***** DATASET RECORDS *****
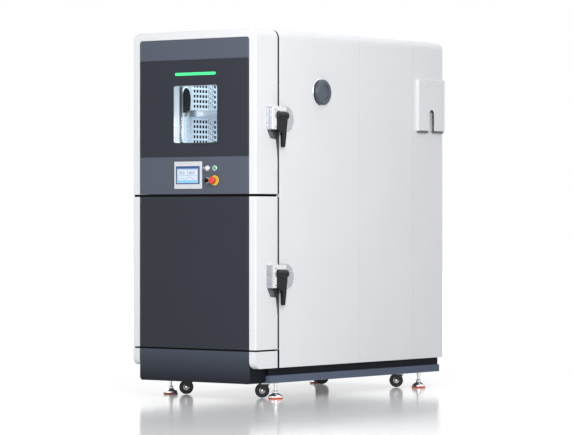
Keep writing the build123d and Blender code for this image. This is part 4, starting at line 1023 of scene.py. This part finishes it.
def gap_shade_block(name, body, low_z, high_z):
    """A black block in the level gap over or under the lower door, as painted shade in the gap."""
    low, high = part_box("lower_door_frame")
    start = (low.x + FILLER_INSET, low.y + FILLER_INSET, low_z)
    end = (high.x - FILLER_INSET, high.y - FILLER_SETBACK, high_z)
    mesh_piece(name, lambda work: add_block(work, start, end, 0.001), matt_black, body)


def base_seam():
    """Black strips that carry the seam's painted shade on down beside the base trims, on both
    sides.
    """
    trim_low, trim_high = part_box("base_side_trims")
    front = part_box("lower_door_frame")[1].y

    def strips(work):
        for side in (-1, 1):
            inner, outer = side * (trim_high.x - 0.001), side * (trim_high.x + BASE_STRIP_RISE)
            start = (min(inner, outer), front, trim_low.z)
            end = (max(inner, outer), cabinet_front - 0.001, trim_high.z + BASE_STRIP_TOP)
            add_block(work, start, end)

    mesh_piece("base_seam_strips", strips, matt_black, "cabinet")


def seams():
    """All the black strips and blocks that paint shade into the seams."""
    base_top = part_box("base_front_cover")[1].z
    lower_low, lower_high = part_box("lower_door_frame")
    upper_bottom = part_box("upper_door_frame")[0].z
    door_seam("upper", ROOF_CORNER)
    door_seam("lower", DOOR_CORNER)
    gap_shade_block("door_gap_shade", "lower_door", lower_high.z - OVERLAP, upper_bottom - SEAM_GAP)
    gap_shade_block("base_gap_shade", "cabinet", base_top - OVERLAP, lower_low.z - SEAM_GAP)
    base_seam()


seams()


# Details of the cable port, and painted shade at the document pocket

CAP_RIM_RADIUS = 0.070
CAP_RIM_START = 0.006
CAP_RIM_END = 0.022
CAP_RIM_OVERLAP = 0.003
CAP_RIM_SETBACK = 0.004

EDGE_REACH = 0.019
EDGE_WIDTH = 0.010
EDGE_TAPER = 0.0008
EDGE_STEPS = 9
EDGE_TURN = 16
EDGE_SUNK = 0.0015
EDGE_PROUD = 0.0006
ARCH_RISE = 0.098
SHADOW_BAR_DEPTH = 0.011
SHADOW_BAR_INSET = 0.010
SHADOW_BAR_BEFORE = 0.032
SHADOW_BAR_AFTER = 0.024


def port_cap_rim():
    """A rolled rim round the cap of the cable port."""
    low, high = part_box("port_plug")
    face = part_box("port_sleeve")[1].x
    centre = Vector((face - CAP_RIM_SETBACK, (low.y + high.y) / 2, (low.z + high.z) / 2))
    inner = (high.z - low.z) / 2 - CAP_RIM_OVERLAP
    outline = [
        (CAP_RIM_START, inner),
        (CAP_RIM_START, CAP_RIM_RADIUS - 0.002),
        (CAP_RIM_START + 0.002, CAP_RIM_RADIUS),
        (CAP_RIM_END - 0.004, CAP_RIM_RADIUS),
        (CAP_RIM_END, CAP_RIM_RADIUS - 0.004),
        (CAP_RIM_END, inner),
    ]
    finish = moulded("port_rim_rubber", (0.055, 0.062, 0.082), 0.3, 500.0, 0.002)

    def rim(work):
        add_turned(work, centre, (1, 0, 0), outline, 48)

    mesh_piece("port_cap_rim", rim, finish, "port_plug")


def slot_edge_rows(middle, bottom, arch_z):
    """The outer and inner (Y, Z) lines of the strip up one side and over the slot's arch."""
    outer = [(middle + EDGE_REACH, bottom), (middle + EDGE_REACH, arch_z)]
    widths = [EDGE_WIDTH, EDGE_WIDTH]
    for step in range(1, EDGE_STEPS + 1):
        angle = math.radians(EDGE_TURN * step)
        outer.append((middle + EDGE_REACH * math.cos(angle), arch_z + EDGE_REACH * math.sin(angle)))
        widths.append(EDGE_WIDTH - EDGE_TAPER * step)
    inner = []
    for (y, z), width in zip(outer, widths):
        inward = Vector((middle - y, min(z, arch_z) - z)).normalized() * width
        inner.append((y + inward.x, z + inward.y))
    return outer, inner


def pocket_painted_shade():
    """A black strip along one side of the pocket's slot and two dark bars under the pocket: painted
    shade in the slot's gap and painted shadow under the pocket.
    """
    low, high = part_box("side_pocket")
    middle = (low.y + high.y) / 2
    outer, inner = slot_edge_rows(middle, low.z + 0.001, low.z + ARCH_RISE)
    deep, proud = high.x - EDGE_SUNK, high.x + EDGE_PROUD
    sides = ((outer, deep), (inner, deep), (inner, proud), (outer, proud))

    # Painted shade: the strip stands in for the shadowed gap at the slot's edge.
    def strip(work):
        add_bar(work, [[(x, y, z) for y, z in row] for row, x in sides])

    # Painted shadow: dark bars under the pocket where it casts its shadow.
    def shadow_bars(work):
        front = (low.y + SHADOW_BAR_INSET, middle - SHADOW_BAR_BEFORE)
        rear = (middle + SHADOW_BAR_AFTER, high.y - SHADOW_BAR_INSET)
        for start, end in (front, rear):
            corner = (low.x, start, low.z - SHADOW_BAR_DEPTH)
            add_block(work, corner, (high.x - 0.004, end, low.z - OVERLAP), 0.0015)

    mesh_piece("pocket_slot_shade", strip, matt_black, "cabinet")
    shadow_bar_finish = moulded("pocket_shadow_bar", (0.16, 0.165, 0.18), 0.5)
    mesh_piece("pocket_shadow_bars", shadow_bars, shadow_bar_finish, "cabinet")


port_cap_rim()
pocket_painted_shade()
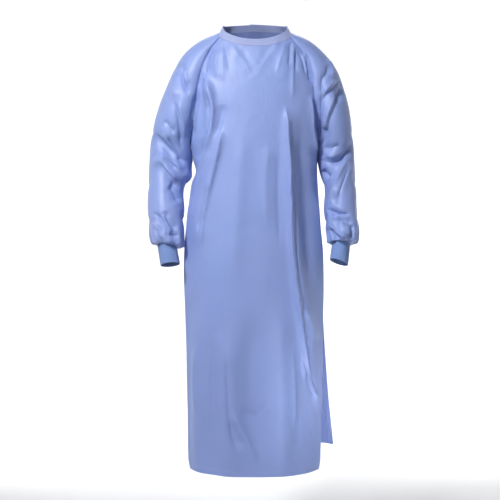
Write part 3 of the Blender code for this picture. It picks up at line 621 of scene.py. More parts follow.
# Weave, slubs, rumpling, knit loops and thread twist, as the materials draw them
WEAVE_PITCH = 0.0006
WEAVE_STRENGTH = 0.10
WEAVE_DEPTH = 0.0001
DRIFT_SCALE = 7.0
SLUB_STRETCH = (900.0, 45.0, 1.0)
SLUB_SHADE = 0.06
RUMPLE_SCALE = 20.0
RUMPLE_STRETCH = (1.0, 1.0, 0.7)
RUMPLE_STRENGTH = 0.40
RUMPLE_DEPTH = 0.006
KNIT_PITCH = 0.0011
KNIT_STRENGTH = 0.35
KNIT_DEPTH = 0.0002
TWIST_SCALE = 900.0
TWIST_STRENGTH = 0.3
TWIST_DEPTH = 0.0001

# Bands of a wave in each metre at scale one, and the sockets of the colours of a mix
BANDS_AT_SCALE_ONE = 3.0
MIX_FIRST = 6
MIX_SECOND = 7
MIX_RESULT = 2

# Finishes: what is the same all over a surface
WOVEN_FINISH = {
    "Specular IOR Level": 0.45,
    "Sheen Roughness": 0.40,
    "Sheen Tint": (0.55, 0.66, 1.0, 1.0),
    "Subsurface Weight": 0.25,
    "Subsurface Radius": (1.0, 1.0, 1.0),
    "Subsurface Scale": 0.003,
}
GOWN_FINISH = {**WOVEN_FINISH, "Roughness": 0.47, "Sheen Weight": 0.22}
BINDING_FINISH = {**WOVEN_FINISH, "Roughness": 0.60, "Sheen Weight": 0.30}
RIB_FINISH = {
    "Roughness": 0.82,
    "Specular IOR Level": 0.2,
    "Sheen Weight": 0.25,
    "Sheen Roughness": 0.5,
}
THREAD_FINISH = {"Roughness": 0.5}
SWEEP_FINISH = {
    "Roughness": 0.9,
    "Emission Color": (1.0, 1.0, 1.0, 1.0),
    "Emission Strength": 0.08,
}

# The camera, and half the width that it sees for each metre of distance
CAMERA_PLACE = (-0.011, -3.2, -0.4935)
CAMERA_TARGET = (-0.011, 0.0, -0.606)
CAMERA_HALF_VIEW = 0.705 / 3.2
SENSOR = 36.0

# The pale sweep and the studio lights
FLOOR_Z = -1.50
SWEEP_RADIUS = 4.4
SWEEP_TOP_Z = 3.2
SWEEP_BEND = 0.9
SWEEP_BEND_STEPS = 8
SWEEP_STEPS = 64
Light = namedtuple("Light", "name place aim size power spread_deg")
LIGHTS = [
    Light("key_light", (-1.2, -2.05, 1.38), (0.0, 0.0, -0.5), 0.45, 13.0, 70.0),
    Light("fill_light", (2.2, -3.0, 0.0), (0.0, 0.0, -0.6), 2.2, 5.0, 180.0),
    Light("flap_light", (0.10, -3.2, -1.0), (0.43, 0.05, -1.00), 0.3, 1.30, 12.0),
    Light("floor_light", (0.0, 2.3, 1.6), (0.0, 1.5, -1.5), 1.6, 38.0, 180.0),
    Light("right_backdrop_light", (-1.7, 1.2, 0.0), (-0.8, 4.4, -0.6), 1.4, 64.0, 180.0),
    Light("left_backdrop_light", (1.7, 1.2, 0.0), (0.8, 4.4, -0.6), 1.4, 64.0, 180.0),
]
WORLD_LIGHT = 0.08
WORLD_TINT = (0.70, 0.80, 1.0, 1.0)


def smooth_step(value):
    value = np.clip(value, 0.0, 1.0)
    return value * value * (3.0 - 2.0 * value)


def mix(low, high, share):
    return low + (high - low) * share


def signed_power(value, power):
    return np.sign(value) * np.abs(value) ** power


def unit(vectors):
    """The same vectors, one metre long."""
    length = np.linalg.norm(vectors, axis=-1, keepdims=True)
    return vectors / np.maximum(length, SHORTEST)


def stack(x, y, z):
    return np.stack(np.broadcast_arrays(x, y, z), axis=-1)


def read_table(rows, at):
    """Read a table whose first column rises, on a smooth curve through its rows."""
    table = np.array(rows)
    keys = table[:, 0]
    at = np.clip(at, keys[0], keys[-1])
    low = np.clip(np.searchsorted(keys, at) - 1, 0, len(keys) - 2)
    high = low + 1
    before = np.maximum(low - 1, 0)
    after = np.minimum(low + 2, len(keys) - 1)
    step = keys[high] - keys[low]
    t = (at - keys[low]) / step
    values = [at]
    for column in table.T[1:]:
        slope_low = (column[high] - column[before]) / (keys[high] - keys[before]) * step
        slope_high = (column[after] - column[low]) / (keys[after] - keys[low]) * step
        values.append(
            (2 * t ** 3 - 3 * t ** 2 + 1) * column[low]
            + (t ** 3 - 2 * t ** 2 + t) * slope_low
            + (3 * t ** 2 - 2 * t ** 3) * column[high]
            + (t ** 3 - t ** 2) * slope_high
        )
    return type(rows[0])(*values)


def body_points(turn_deg, z, swell=0.0, flare=0.0):
    """Points of the worn body. 0 degrees is its right side, 90 the front, 180 the left."""
    section = read_table(BODY, z)
    turn = np.radians(turn_deg)
    middle = (section.right + section.left) / 2
    half_width = (section.left - section.right) / 2 + swell
    depth = np.where(turn_deg > 180.0, section.back, -section.front) + swell
    across = signed_power(np.cos(turn), 2 / SECTION_POWER)
    along = signed_power(np.sin(turn), 2 / SECTION_POWER)
    swing = flare * np.maximum(-across, 0.0) ** FLARE_POWER
    return stack(middle - half_width * across + swing, -depth * along, z)


def yoke_share(row):
    """1 on the neck edge, 0 at the underarm and below it."""
    return np.maximum(1.0 - row / YOKE_ROWS, 0.0)


def panel_height(row, neck_z, hem_z):
    """The height of a panel's row, from its neck edge over the underarm to its hem."""
    upper = mix(UNDERARM_Z, neck_z, yoke_share(row))
    lower = mix(UNDERARM_Z, hem_z, (row - YOKE_ROWS) / SKIRT_ROWS)
    return np.where(row < YOKE_ROWS, upper, lower)


def front_panel_points(across, row):
    """Front panel: across runs from 0 at the right seam to 1 at the left seam."""
    front_deg = read_table(RAGLAN, yoke_share(row)).front_deg
    turn = mix(front_deg, 180.0 - front_deg, across)
    dip = np.sin(math.pi * across) ** NECK_DIP_POWER
    neck_z = mix(NECK_FRONT_SEAM_Z, NECK_FRONT_Z, dip)
    return body_points(turn, panel_height(row, neck_z, FRONT_HEM_Z))


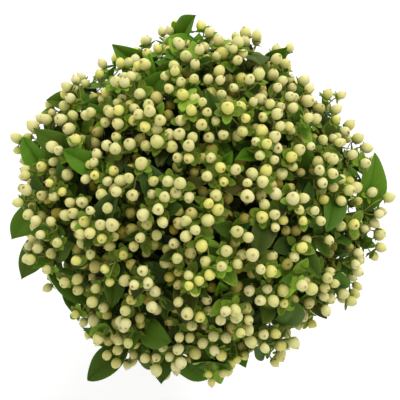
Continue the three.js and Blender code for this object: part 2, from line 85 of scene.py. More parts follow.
def draw(a, b, c=0):
    # from 0 to 1 and always the same for the same numbers; the last of them tells its uses apart
    mask = 0xffffffff
    h = (((a + 1) * 0x9e3779b1) ^ ((b + 1) * 0x85ebca6b) ^ ((c + 1 + bundle["seed"]) * 0xc2b2ae35)) & mask
    h = ((h ^ (h >> 15)) * 0x2c1b3c6d) & mask
    h = ((h ^ (h >> 12)) * 0x297a2d39) & mask
    return (h ^ (h >> 15)) / 4294967296


def spread(a, b, c=0):
    return 2 * draw(a, b, c) - 1


def unit(v):
    v = np.asarray(v, dtype=float)
    return v / np.linalg.norm(v, axis=-1, keepdims=True)


def length(v):
    return float(np.linalg.norm(v))


def between(ends, share):
    return ends[0] + (ends[1] - ends[0]) * share


def within01(value):
    return min(max(value, 0), 1)


def fromAxis(at):
    return math.hypot(at[0], at[1])


def bezier(points, t):
    t = np.asarray(t, dtype=float)[..., None]
    s = 1 - t
    if len(points) == 4:
        a, b, c, d = points
        return a * s ** 3 + 3 * b * s * s * t + 3 * c * s * t * t + d * t ** 3
    a, b, c = points
    return a * s * s + 2 * b * s * t + c * t * t


def onRow(row, t):
    k = min(int(math.floor(t * (len(row) - 1))), len(row) - 2)
    f = t * (len(row) - 1) - k
    return row[k] + (row[k + 1] - row[k]) * f


def fullness(phi):
    lobe = phi + math.radians(head["lobeTurn"])
    return 1 + head["lobeTwo"] * math.cos(2 * lobe) + head["lobeFour"] * math.cos(4 * lobe)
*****
# DESCRIPTION OF THE TASK:
Above is a listing; print exactly its lines from the one with "Write part 3" through the one with "SENSOR = 36.0", and no other lines.

# WRITTEN SOLUTION:
Write part 3 of the Blender code for this picture. It picks up at line 621 of scene.py. More parts follow.
# Weave, slubs, rumpling, knit loops and thread twist, as the materials draw them
WEAVE_PITCH = 0.0006
WEAVE_STRENGTH = 0.10
WEAVE_DEPTH = 0.0001
DRIFT_SCALE = 7.0
SLUB_STRETCH = (900.0, 45.0, 1.0)
SLUB_SHADE = 0.06
RUMPLE_SCALE = 20.0
RUMPLE_STRETCH = (1.0, 1.0, 0.7)
RUMPLE_STRENGTH = 0.40
RUMPLE_DEPTH = 0.006
KNIT_PITCH = 0.0011
KNIT_STRENGTH = 0.35
KNIT_DEPTH = 0.0002
TWIST_SCALE = 900.0
TWIST_STRENGTH = 0.3
TWIST_DEPTH = 0.0001

# Bands of a wave in each metre at scale one, and the sockets of the colours of a mix
BANDS_AT_SCALE_ONE = 3.0
MIX_FIRST = 6
MIX_SECOND = 7
MIX_RESULT = 2

# Finishes: what is the same all over a surface
WOVEN_FINISH = {
    "Specular IOR Level": 0.45,
    "Sheen Roughness": 0.40,
    "Sheen Tint": (0.55, 0.66, 1.0, 1.0),
    "Subsurface Weight": 0.25,
    "Subsurface Radius": (1.0, 1.0, 1.0),
    "Subsurface Scale": 0.003,
}
GOWN_FINISH = {**WOVEN_FINISH, "Roughness": 0.47, "Sheen Weight": 0.22}
BINDING_FINISH = {**WOVEN_FINISH, "Roughness": 0.60, "Sheen Weight": 0.30}
RIB_FINISH = {
    "Roughness": 0.82,
    "Specular IOR Level": 0.2,
    "Sheen Weight": 0.25,
    "Sheen Roughness": 0.5,
}
THREAD_FINISH = {"Roughness": 0.5}
SWEEP_FINISH = {
    "Roughness": 0.9,
    "Emission Color": (1.0, 1.0, 1.0, 1.0),
    "Emission Strength": 0.08,
}

# The camera, and half the width that it sees for each metre of distance
CAMERA_PLACE = (-0.011, -3.2, -0.4935)
CAMERA_TARGET = (-0.011, 0.0, -0.606)
CAMERA_HALF_VIEW = 0.705 / 3.2
SENSOR = 36.0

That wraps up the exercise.